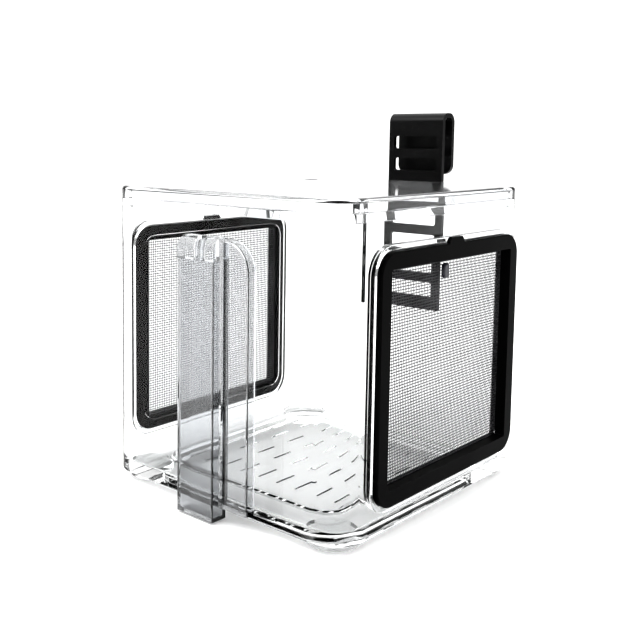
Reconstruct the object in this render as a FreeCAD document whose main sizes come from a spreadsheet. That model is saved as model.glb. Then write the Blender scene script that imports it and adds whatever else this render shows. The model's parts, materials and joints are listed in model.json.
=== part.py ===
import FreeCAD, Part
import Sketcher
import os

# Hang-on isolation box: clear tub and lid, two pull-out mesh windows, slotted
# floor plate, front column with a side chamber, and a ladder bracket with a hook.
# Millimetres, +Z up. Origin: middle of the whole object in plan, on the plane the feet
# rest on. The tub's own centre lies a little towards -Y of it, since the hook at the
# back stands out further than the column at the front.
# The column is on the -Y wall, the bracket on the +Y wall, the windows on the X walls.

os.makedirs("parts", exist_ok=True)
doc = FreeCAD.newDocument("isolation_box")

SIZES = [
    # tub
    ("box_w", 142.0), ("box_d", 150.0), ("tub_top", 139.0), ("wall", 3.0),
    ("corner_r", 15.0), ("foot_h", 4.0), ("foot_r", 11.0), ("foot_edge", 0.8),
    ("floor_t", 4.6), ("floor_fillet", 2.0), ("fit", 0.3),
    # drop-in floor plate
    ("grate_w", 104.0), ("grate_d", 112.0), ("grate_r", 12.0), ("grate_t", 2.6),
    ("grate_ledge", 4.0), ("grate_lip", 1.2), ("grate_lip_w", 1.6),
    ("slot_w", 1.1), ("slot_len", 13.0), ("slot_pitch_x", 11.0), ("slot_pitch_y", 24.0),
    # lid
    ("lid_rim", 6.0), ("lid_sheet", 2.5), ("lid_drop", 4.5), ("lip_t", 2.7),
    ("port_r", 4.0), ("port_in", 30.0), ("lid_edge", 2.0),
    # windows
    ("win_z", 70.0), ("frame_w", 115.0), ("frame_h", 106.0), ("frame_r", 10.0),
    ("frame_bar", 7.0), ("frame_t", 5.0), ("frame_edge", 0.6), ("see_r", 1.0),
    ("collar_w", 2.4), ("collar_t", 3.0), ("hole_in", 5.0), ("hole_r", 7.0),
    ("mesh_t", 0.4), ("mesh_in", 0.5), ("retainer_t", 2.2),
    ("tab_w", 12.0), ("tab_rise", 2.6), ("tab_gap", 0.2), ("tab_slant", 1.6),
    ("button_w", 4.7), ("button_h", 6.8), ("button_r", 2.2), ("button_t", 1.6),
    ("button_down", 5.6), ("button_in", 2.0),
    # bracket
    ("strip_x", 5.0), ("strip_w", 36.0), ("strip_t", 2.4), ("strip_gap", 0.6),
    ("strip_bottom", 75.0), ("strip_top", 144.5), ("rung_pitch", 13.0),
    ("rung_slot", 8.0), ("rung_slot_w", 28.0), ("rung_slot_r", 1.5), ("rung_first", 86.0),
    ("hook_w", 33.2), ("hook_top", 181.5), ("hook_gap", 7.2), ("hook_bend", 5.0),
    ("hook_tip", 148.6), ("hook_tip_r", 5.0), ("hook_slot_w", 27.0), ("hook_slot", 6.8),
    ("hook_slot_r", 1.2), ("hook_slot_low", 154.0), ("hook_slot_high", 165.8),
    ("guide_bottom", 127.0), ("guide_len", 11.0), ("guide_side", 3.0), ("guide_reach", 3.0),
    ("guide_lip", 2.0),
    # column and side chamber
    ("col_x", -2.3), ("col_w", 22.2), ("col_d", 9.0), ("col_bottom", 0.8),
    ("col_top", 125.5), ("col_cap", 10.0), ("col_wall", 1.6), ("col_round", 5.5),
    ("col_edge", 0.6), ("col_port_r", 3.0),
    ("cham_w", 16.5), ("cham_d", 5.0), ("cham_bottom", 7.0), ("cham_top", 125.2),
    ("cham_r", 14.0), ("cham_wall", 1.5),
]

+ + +

• **Problem to work on**
Reproduce the material precisely, including every line.

• **Written reply**
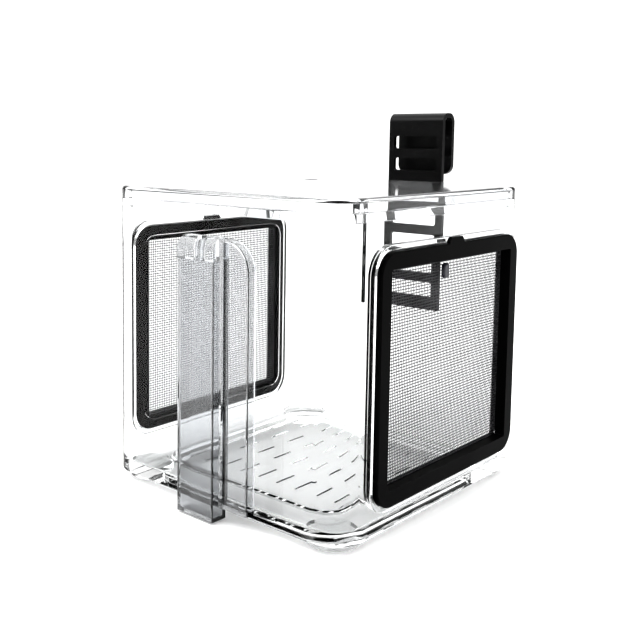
Reconstruct the object in this render as a FreeCAD document whose main sizes come from a spreadsheet. That model is saved as model.glb. Then write the Blender scene script that imports it and adds whatever else this render shows. The model's parts, materials and joints are listed in model.json.
=== part.py ===
import FreeCAD, Part
import Sketcher
import os

# Hang-on isolation box: clear tub and lid, two pull-out mesh windows, slotted
# floor plate, front column with a side chamber, and a ladder bracket with a hook.
# Millimetres, +Z up. Origin: middle of the whole object in plan, on the plane the feet
# rest on. The tub's own centre lies a little towards -Y of it, since the hook at the
# back stands out further than the column at the front.
# The column is on the -Y wall, the bracket on the +Y wall, the windows on the X walls.

os.makedirs("parts", exist_ok=True)
doc = FreeCAD.newDocument("isolation_box")

SIZES = [
    # tub
    ("box_w", 142.0), ("box_d", 150.0), ("tub_top", 139.0), ("wall", 3.0),
    ("corner_r", 15.0), ("foot_h", 4.0), ("foot_r", 11.0), ("foot_edge", 0.8),
    ("floor_t", 4.6), ("floor_fillet", 2.0), ("fit", 0.3),
    # drop-in floor plate
    ("grate_w", 104.0), ("grate_d", 112.0), ("grate_r", 12.0), ("grate_t", 2.6),
    ("grate_ledge", 4.0), ("grate_lip", 1.2), ("grate_lip_w", 1.6),
    ("slot_w", 1.1), ("slot_len", 13.0), ("slot_pitch_x", 11.0), ("slot_pitch_y", 24.0),
    # lid
    ("lid_rim", 6.0), ("lid_sheet", 2.5), ("lid_drop", 4.5), ("lip_t", 2.7),
    ("port_r", 4.0), ("port_in", 30.0), ("lid_edge", 2.0),
    # windows
    ("win_z", 70.0), ("frame_w", 115.0), ("frame_h", 106.0), ("frame_r", 10.0),
    ("frame_bar", 7.0), ("frame_t", 5.0), ("frame_edge", 0.6), ("see_r", 1.0),
    ("collar_w", 2.4), ("collar_t", 3.0), ("hole_in", 5.0), ("hole_r", 7.0),
    ("mesh_t", 0.4), ("mesh_in", 0.5), ("retainer_t", 2.2),
    ("tab_w", 12.0), ("tab_rise", 2.6), ("tab_gap", 0.2), ("tab_slant", 1.6),
    ("button_w", 4.7), ("button_h", 6.8), ("button_r", 2.2), ("button_t", 1.6),
    ("button_down", 5.6), ("button_in", 2.0),
    # bracket
    ("strip_x", 5.0), ("strip_w", 36.0), ("strip_t", 2.4), ("strip_gap", 0.6),
    ("strip_bottom", 75.0), ("strip_top", 144.5), ("rung_pitch", 13.0),
    ("rung_slot", 8.0), ("rung_slot_w", 28.0), ("rung_slot_r", 1.5), ("rung_first", 86.0),
    ("hook_w", 33.2), ("hook_top", 181.5), ("hook_gap", 7.2), ("hook_bend", 5.0),
    ("hook_tip", 148.6), ("hook_tip_r", 5.0), ("hook_slot_w", 27.0), ("hook_slot", 6.8),
    ("hook_slot_r", 1.2), ("hook_slot_low", 154.0), ("hook_slot_high", 165.8),
    ("guide_bottom", 127.0), ("guide_len", 11.0), ("guide_side", 3.0), ("guide_reach", 3.0),
    ("guide_lip", 2.0),
    # column and side chamber
    ("col_x", -2.3), ("col_w", 22.2), ("col_d", 9.0), ("col_bottom", 0.8),
    ("col_top", 125.5), ("col_cap", 10.0), ("col_wall", 1.6), ("col_round", 5.5),
    ("col_edge", 0.6), ("col_port_r", 3.0),
    ("cham_w", 16.5), ("cham_d", 5.0), ("cham_bottom", 7.0), ("cham_top", 125.2),
    ("cham_r", 14.0), ("cham_wall", 1.5),
]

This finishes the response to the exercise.